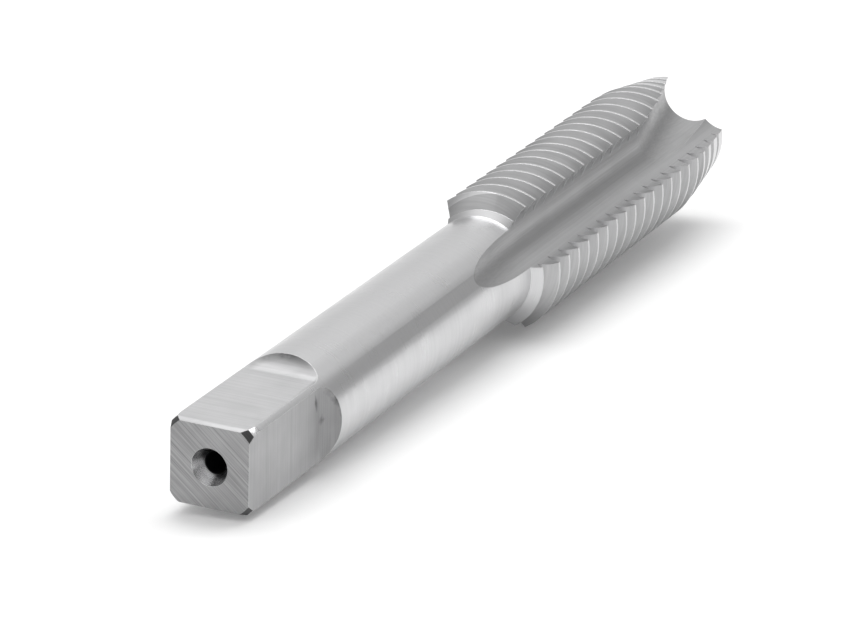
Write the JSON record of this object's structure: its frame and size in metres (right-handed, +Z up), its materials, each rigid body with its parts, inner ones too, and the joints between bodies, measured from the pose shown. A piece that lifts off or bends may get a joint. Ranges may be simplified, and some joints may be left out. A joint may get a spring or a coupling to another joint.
{
  "type": "spiral point tap",
  "caption": "Plug tap with a plain round shank, a square drive end, a right-hand thread, straight flutes and angled gashes at the point.",
  "frame": {"origin": "on the surface that the tap lies on, under the middle of its box", "axes": "+X runs from the square end to the point, +Z is up, and +Y is level and across the tap"},
  "size_m": [0.0804, 0.0112, 0.012],
  "materials": {
    "ground_steel": "ground and polished high speed steel"
  },
  "bodies": {
    "root": {"tap": "ground_steel"}
  },
  "joints": []
}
^^^^
Copy out each line exactly.

- Output below -
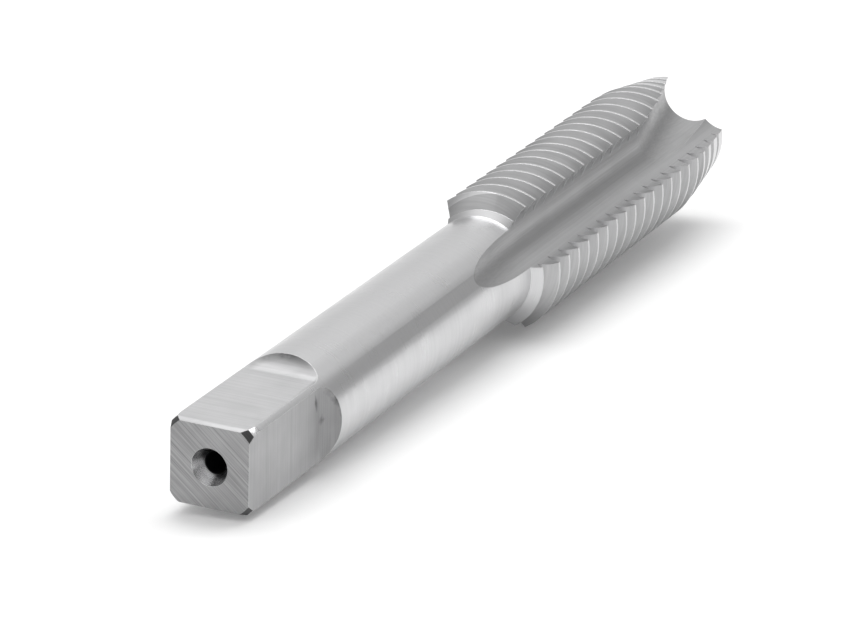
Write the JSON record of this object's structure: its frame and size in metres (right-handed, +Z up), its materials, each rigid body with its parts, inner ones too, and the joints between bodies, measured from the pose shown. A piece that lifts off or bends may get a joint. Ranges may be simplified, and some joints may be left out. A joint may get a spring or a coupling to another joint.
{
  "type": "spiral point tap",
  "caption": "Plug tap with a plain round shank, a square drive end, a right-hand thread, straight flutes and angled gashes at the point.",
  "frame": {"origin": "on the surface that the tap lies on, under the middle of its box", "axes": "+X runs from the square end to the point, +Z is up, and +Y is level and across the tap"},
  "size_m": [0.0804, 0.0112, 0.012],
  "materials": {
    "ground_steel": "ground and polished high speed steel"
  },
  "bodies": {
    "root": {"tap": "ground_steel"}
  },
  "joints": []
}